Example: Last term, the club leader organised a successful clean-up. (finished event)
- Present Perfect — actions that affect the present or experience.
Example: Our team has won three trophies this year. (current result)
- Future (will / going to) — plans or predictions.
Example: The head girl will speak at the assembly tomorrow. / She is going to lead the project next week.
2. Reported (Indirect) Speech
Change direct speech from readers to reported speech. Watch tense changes and pronoun changes.
Reported: The teacher told us to be honest and help our classmates.
- Direct: "I will organise the event," she said. → Reported: She said that she would organise the event.
- Direct: "We won the match," they shouted. → Reported: They shouted that they had won the match.
3. Passive voice
Use the passive when the action is more important than who did it.
Passive: The road clean-up was organised by the leadership team.
Use passive to report results in readers: "The trophy was presented to the best team."
4. Modals for advice and obligation
Common modals when leaders give advice or rules:
- Must — strong obligation: The leader said, "You must wear your uniform."

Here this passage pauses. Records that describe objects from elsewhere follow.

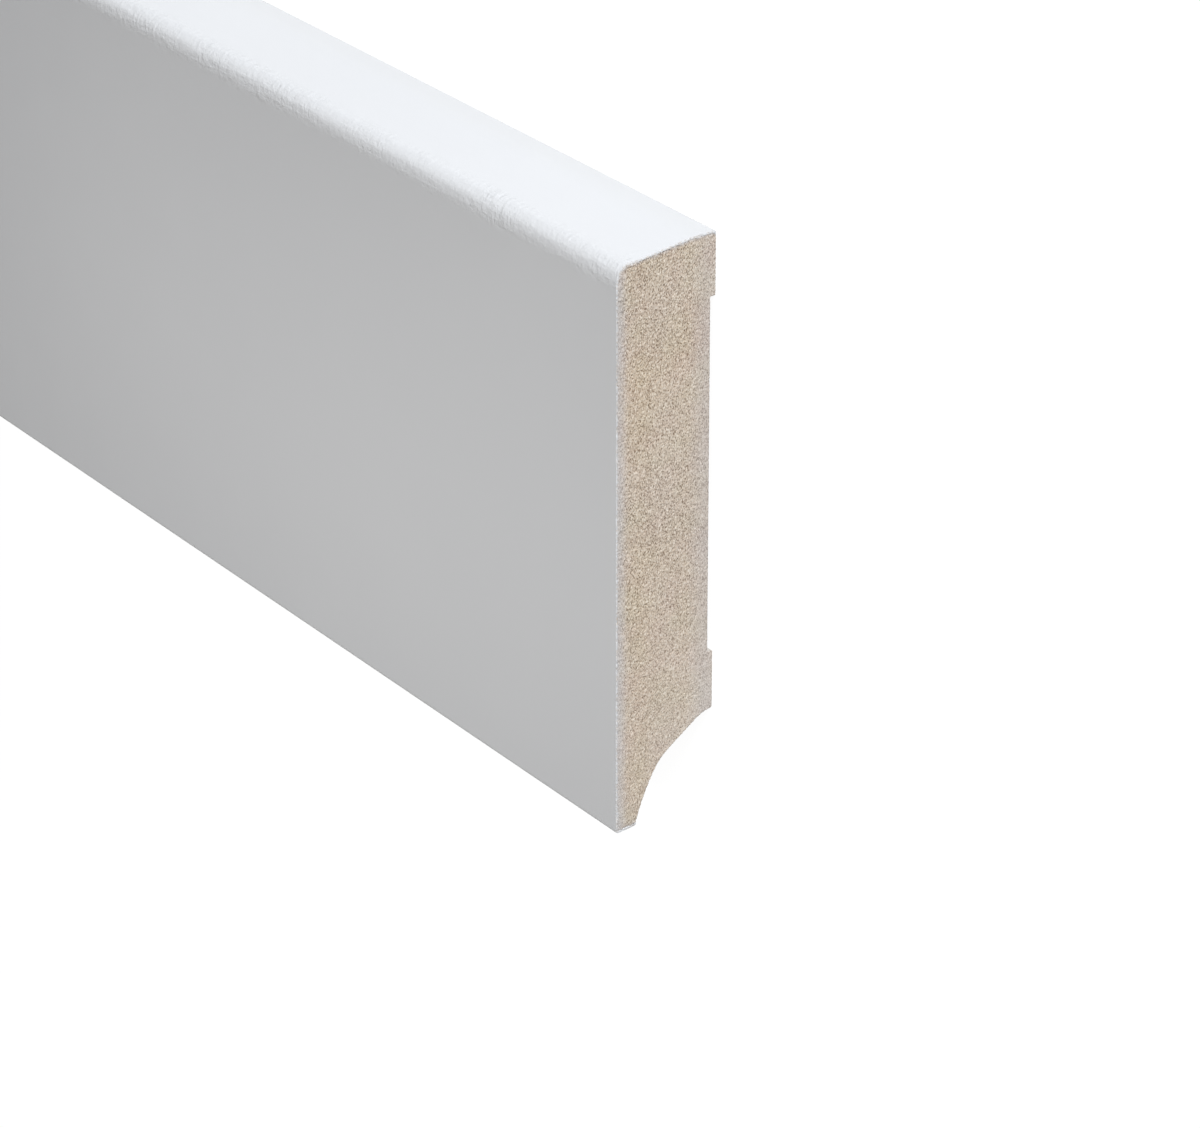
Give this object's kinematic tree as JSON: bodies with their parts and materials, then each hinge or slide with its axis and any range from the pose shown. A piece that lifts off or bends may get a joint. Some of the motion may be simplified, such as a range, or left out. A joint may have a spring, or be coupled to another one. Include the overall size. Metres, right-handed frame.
{
  "type": "skirting board length",
  "caption": "Straight length of white-faced MDF skirting board with a rounded top edge, relieved back and a cable channel behind its foot.",
  "frame": {"origin": "under the middle of the board's length and height, on the plane of the two lands that sit against the wall", "axes": "+X along the board, +Y from the foot to the top edge, +Z out of the front face; the board lies on its back"},
  "size_m": [2.4, 0.08, 0.015],
  "materials": {
    "skirting_board": "satin white lacquer on the face, foot and top edge, bare MDF on the back and the sawn ends"
  },
  "bodies": {
    "root": {"skirting_board": "skirting_board"}
  },
  "joints": []
}
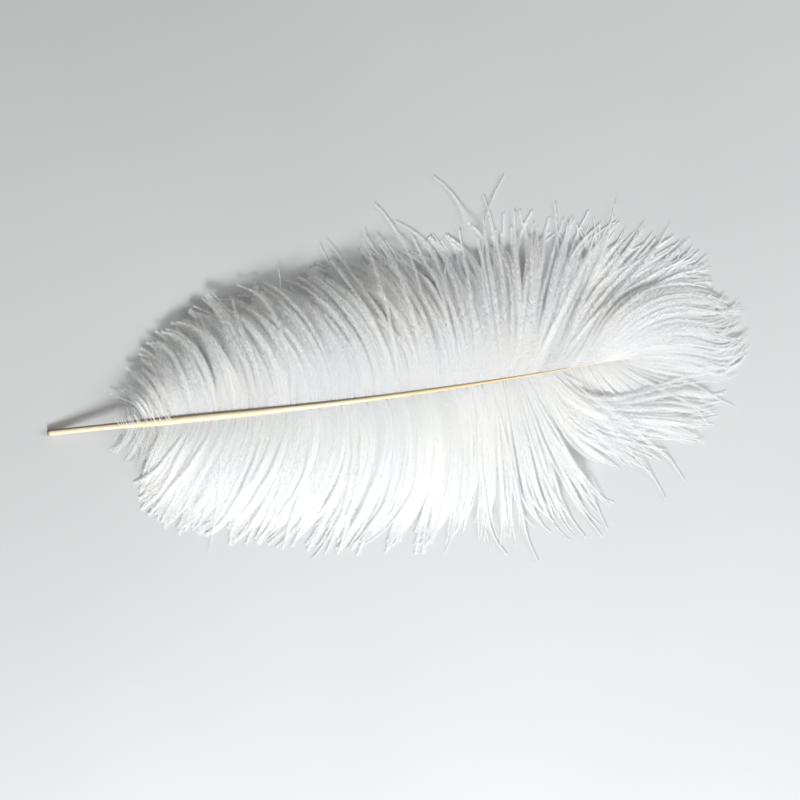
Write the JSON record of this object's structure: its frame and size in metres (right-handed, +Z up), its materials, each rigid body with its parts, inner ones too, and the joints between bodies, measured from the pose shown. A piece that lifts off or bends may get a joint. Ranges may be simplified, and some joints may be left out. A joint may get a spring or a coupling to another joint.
{
  "type": "ostrich feather",
  "caption": "White ostrich plume lying on a table: a long arched ivory shaft with wide, soft, loose vanes that droop round its tip.",
  "frame": {"origin": "middle of the plume's footprint, on the table that it lies on", "axes": "+X along the shaft from the cut quill end to the tip, +Y to the left vane, +Z up from the table"},
  "size_m": [0.5066, 0.2634, 0.0304],
  "materials": {
    "shaft_ivory": "smooth, slightly glossy keratin, cream to ivory",
    "barb_white": "soft white barbs with fine fluffy barbules",
    "down_white": "wispy white down"
  },
  "bodies": {
    "root": {"shaft": "shaft_ivory", "left_down": "down_white", "left_vane": "barb_white", "tip_plume": "barb_white", "right_vane": "barb_white", "right_down": "down_white"}
  },
  "joints": []
}
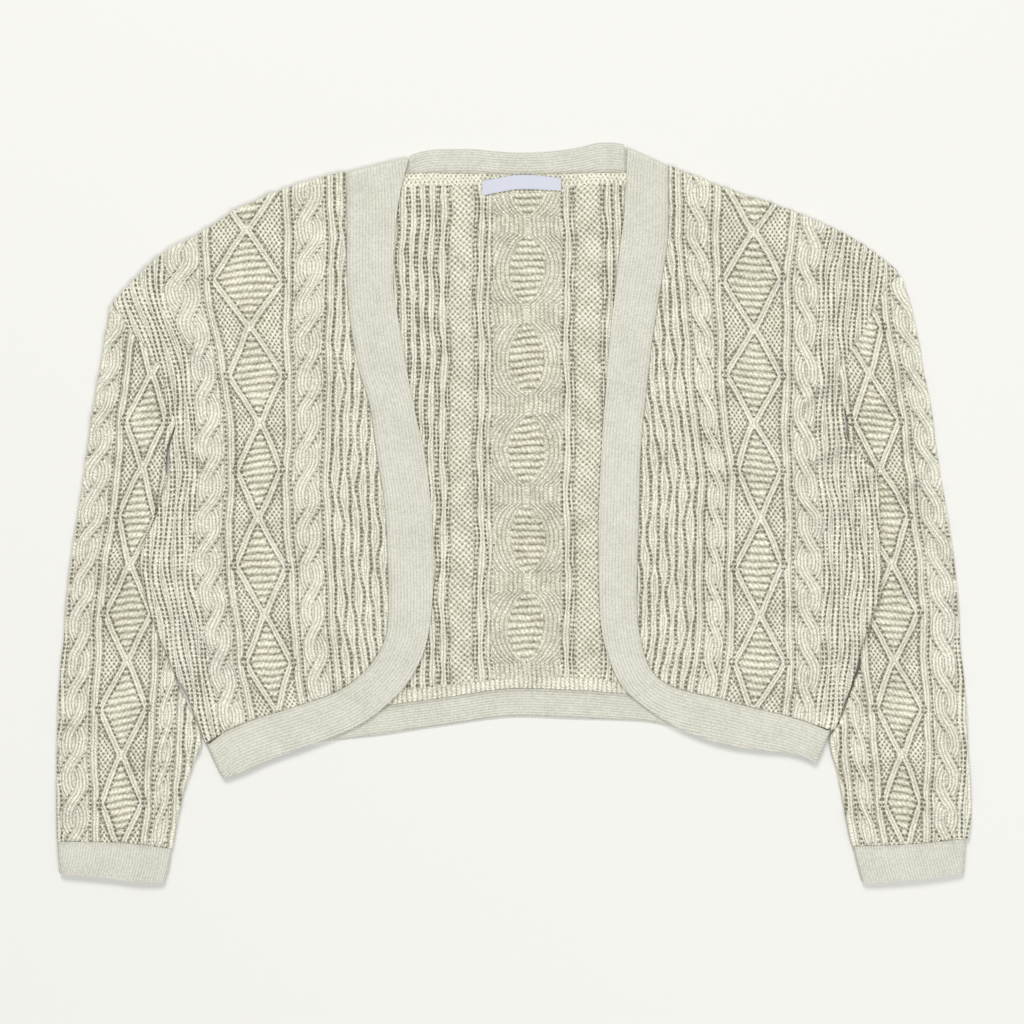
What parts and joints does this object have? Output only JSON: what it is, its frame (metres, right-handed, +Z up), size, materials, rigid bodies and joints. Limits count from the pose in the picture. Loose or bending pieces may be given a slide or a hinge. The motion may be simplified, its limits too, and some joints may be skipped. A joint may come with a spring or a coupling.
{
  "type": "cropped cardigan",
  "caption": "Cropped open-front cardigan of cable and diamond knit with a rib band, laid flat with its sleeves folded down beside the body.",
  "frame": {"origin": "middle of the laid-out cardigan on the surface that it rests on", "axes": "+X along the width towards the right sleeve as seen from above, +Y towards the neck, +Z up out of the surface"},
  "size_m": [0.6846, 0.5539, 0.0129],
  "materials": {
    "cable_knit": "matt cream cotton knit with cables and diamonds",
    "rib_knit": "matt cream cotton in a fine rib",
    "woven_label": "smooth pale blue-grey woven tape, blank"
  },
  "bodies": {
    "root": {"back_panel": "cable_knit", "front_left": "cable_knit", "front_right": "cable_knit", "sleeve_left": "cable_knit", "sleeve_right": "cable_knit", "cuff_left": "rib_knit", "cuff_right": "rib_knit", "front_band_left": "rib_knit", "front_band_right": "rib_knit", "neck_band": "rib_knit", "hem_band_back": "rib_knit", "neck_label": "woven_label"}
  },
  "joints": []
}
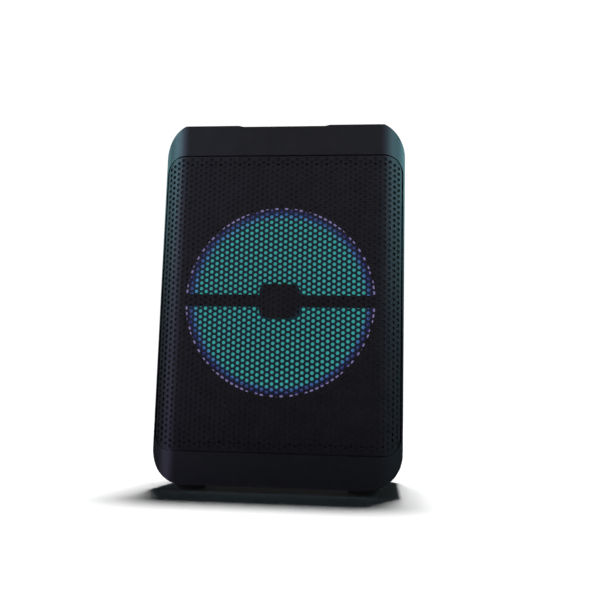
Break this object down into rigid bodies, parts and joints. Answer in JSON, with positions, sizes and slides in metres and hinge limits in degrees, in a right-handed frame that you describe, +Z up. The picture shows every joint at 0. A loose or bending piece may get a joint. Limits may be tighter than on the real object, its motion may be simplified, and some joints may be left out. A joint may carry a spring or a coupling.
{
  "type": "party speaker",
  "caption": "Upright portable party speaker: moulded cabinet, wrapped perforated grille, lit round window with bridge-mounted tweeter, carry handle, rear control panel and bass port.",
  "frame": {"origin": "on the floor, under the middle of the cabinet's box", "axes": "+Z up, the grille faces -Y, +X to the right seen from the front"},
  "size_m": [0.26, 0.22, 0.389],
  "materials": {
    "cabinet": "satin moulded ABS, fine grain",
    "mask": "matte black moulded ABS",
    "grille": "black powder-coated perforated steel, 4 mm holes at 6 mm pitch",
    "panel": "matte black moulded ABS",
    "rubber": "black rubber",
    "steel_screw": "black zinc-plated steel",
    "diffuser": "opal polycarbonate, lit violet and blue",
    "lamp": "surface-mount lamp",
    "board": "solder-masked glass-fibre board",
    "cone": "translucent polypropylene, lit teal from behind",
    "surround": "translucent rubber roll, lit teal",
    "tweeter": "black",
    "frame_steel": "black painted pressed steel",
    "plated_steel": "zinc-plated steel",
    "ferrite": "dark grey ferrite",
    "copper": "copper winding on its former",
    "spider_cloth": "resin-stiffened cloth",
    "aluminium": "extruded, mill finish",
    "shaft_metal": "nickel-plated",
    "knob": "black with fine ribs",
    "button": "satin black",
    "rocker": "red",
    "lens": "smoked acrylic window",
    "battery": "blue shrink wrap",
    "wire_red": "red PVC insulation",
    "wire_black": "black PVC insulation"
  },
  "bodies": {
    "cabinet": {"front_bezel": "cabinet", "rear_shell": "cabinet", "cabinet_seal": "rubber", "cabinet_screws": "steel_screw", "front_grille": "grille", "grille_tape": "rubber", "window_ring": "mask", "window_ring_screws": "steel_screw", "tweeter_frame": "tweeter", "tweeter_dome": "tweeter", "tweeter_magnet": "plated_steel", "tweeter_cover": "mask", "led_diffuser": "diffuser", "led_board": "board", "leds": "lamp", "baffle": "mask", "baffle_screws": "steel_screw", "woofer_basket": "frame_steel", "woofer_screws": "steel_screw", "surround": "surround", "woofer_gasket": "rubber", "spider": "spider_cloth", "woofer_top_plate": "plated_steel", "woofer_magnet": "ferrite", "woofer_yoke": "plated_steel", "port_tube": "cabinet", "handle_well": "cabinet", "handle_grip": "cabinet", "handle_screws": "steel_screw", "control_panel": "panel", "panel_screws": "steel_screw", "display_lens": "lens", "display_module": "board", "button_switches": "button", "potentiometers": "shaft_metal", "power_switch": "panel", "mic_jacks": "shaft_metal", "round_sockets": "button", "usb_socket": "shaft_metal", "amplifier_board": "board", "heat_sink": "aluminium", "battery_pack": "battery", "feet": "rubber", "woofer_wires": "wire_red", "tweeter_wires": "wire_black"},
    "cone_assembly": {"cone": "cone", "dust_cap": "cone", "voice_coil": "copper"},
    "mode_key": {"mode_button": "button"},
    "previous_key": {"previous_button": "button"},
    "play_key": {"play_button": "button"},
    "next_key": {"next_button": "button"},
    "light_key": {"light_button": "button"},
    "volume_control": {"volume_knob": "knob", "volume_shaft": "shaft_metal"},
    "mic_control": {"mic_knob": "knob", "mic_shaft": "shaft_metal"},
    "echo_control": {"echo_knob": "knob", "echo_shaft": "shaft_metal"},
    "power_key": {"power_rocker": "rocker"}
  },
  "joints": [
    {"name": "cone_stroke", "type": "slide", "parent": "cabinet", "child": "cone_assembly", "axis": [0, -1, 0], "range_m": [-0.004, 0.004], "stiffness_N_per_m": 2000, "deforming": ["surround", "spider"]},
    {"name": "mode_press", "type": "slide", "parent": "cabinet", "child": "mode_key", "axis": [0, -1, 0], "range_m": [0, 0.0012], "stiffness_N_per_m": 400},
    {"name": "previous_press", "type": "slide", "parent": "cabinet", "child": "previous_key", "axis": [0, -1, 0], "range_m": [0, 0.0012], "stiffness_N_per_m": 400},
    {"name": "play_press", "type": "slide", "parent": "cabinet", "child": "play_key", "axis": [0, -1, 0], "range_m": [0, 0.0012], "stiffness_N_per_m": 400},
    {"name": "next_press", "type": "slide", "parent": "cabinet", "child": "next_key", "axis": [0, -1, 0], "range_m": [0, 0.0012], "stiffness_N_per_m": 400},
    {"name": "light_press", "type": "slide", "parent": "cabinet", "child": "light_key", "axis": [0, -1, 0], "range_m": [0, 0.0012], "stiffness_N_per_m": 400},
    {"name": "volume_turn", "type": "hinge", "parent": "cabinet", "child": "volume_control", "pos_m": [0.07, 0.094, 0.281], "axis": [0, -1, 0], "range_deg": [-150, 150]},
    {"name": "mic_turn", "type": "hinge", "parent": "cabinet", "child": "mic_control", "pos_m": [0.034, 0.094, 0.281], "axis": [0, -1, 0], "range_deg": [-150, 150]},
    {"name": "echo_turn", "type": "hinge", "parent": "cabinet", "child": "echo_control", "pos_m": [0.004, 0.094, 0.281], "axis": [0, -1, 0], "range_deg": [-150, 150]},
    {"name": "power_tilt", "type": "hinge", "parent": "cabinet", "child": "power_key", "pos_m": [-0.07, 0.093, 0.28], "axis": [-1, 0, 0], "range_deg": [0, 16]}
  ]
}
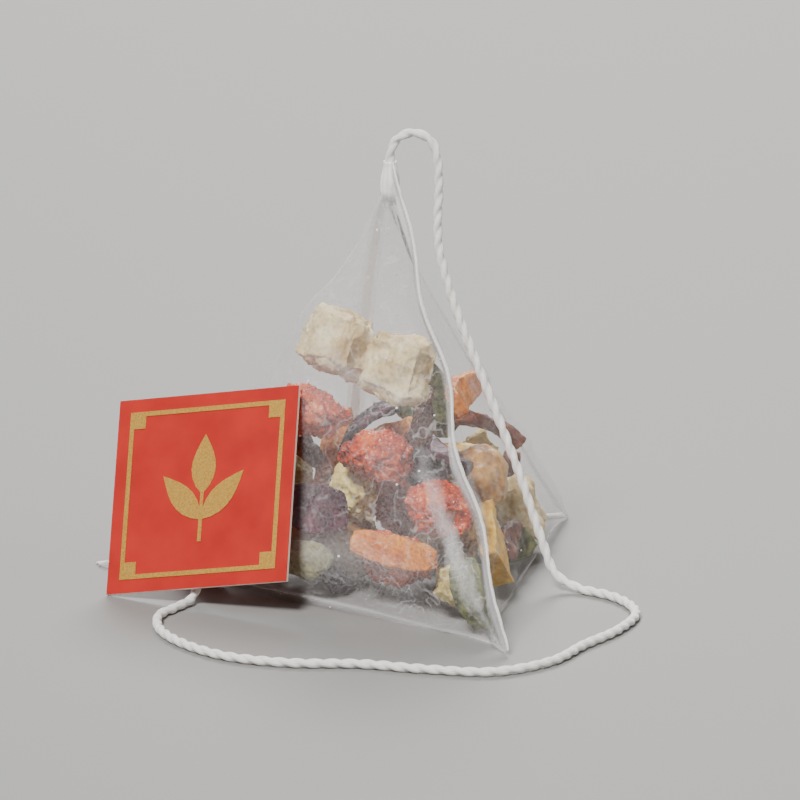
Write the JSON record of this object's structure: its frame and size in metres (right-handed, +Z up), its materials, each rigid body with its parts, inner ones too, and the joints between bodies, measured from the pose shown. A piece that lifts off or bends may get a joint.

- Should — advice: You should listen to other people’s ideas.
- Can / Could — ability or polite permission: You can ask questions after the talk.
- May — permission (formal): You may collect the forms from the office.
5. Adjectives vs Adverbs
Adjectives describe nouns; adverbs describe verbs (how an action is done).
- Adjective: She is a responsible leader. (describes leader)
- Adverb: She speaks responsibly. / He listens carefully. (describes action)
6. Subject–verb agreement
A singular subject needs a singular verb; a plural subject needs a plural verb.
- The head girl leads the prefects. (singular)
- The prefects lead the class teams. (plural)
- Collective nouns: The team is practising. (Kenyan school teams usually take singular verbs)
7. Punctuation with direct speech
When you write words someone said:
- Use quotation marks: The teacher said, "Work together."
- If a sentence ends with the quote and then the reporting tag, use a comma: "Well done," the teacher said.
- Start a new paragraph when the speaker changes in a reader's dialogue.
8. Relative clauses (who, which, that)
Use relative pronouns to add information about people or things.
- The student who won the debate is our class leader.
- The book which we read talks about community service.
- Use that for essential clauses: The leader that speaks clearly is chosen.
Practice (short)
- Change to reported speech: Mother said, "You must finish the project by Friday."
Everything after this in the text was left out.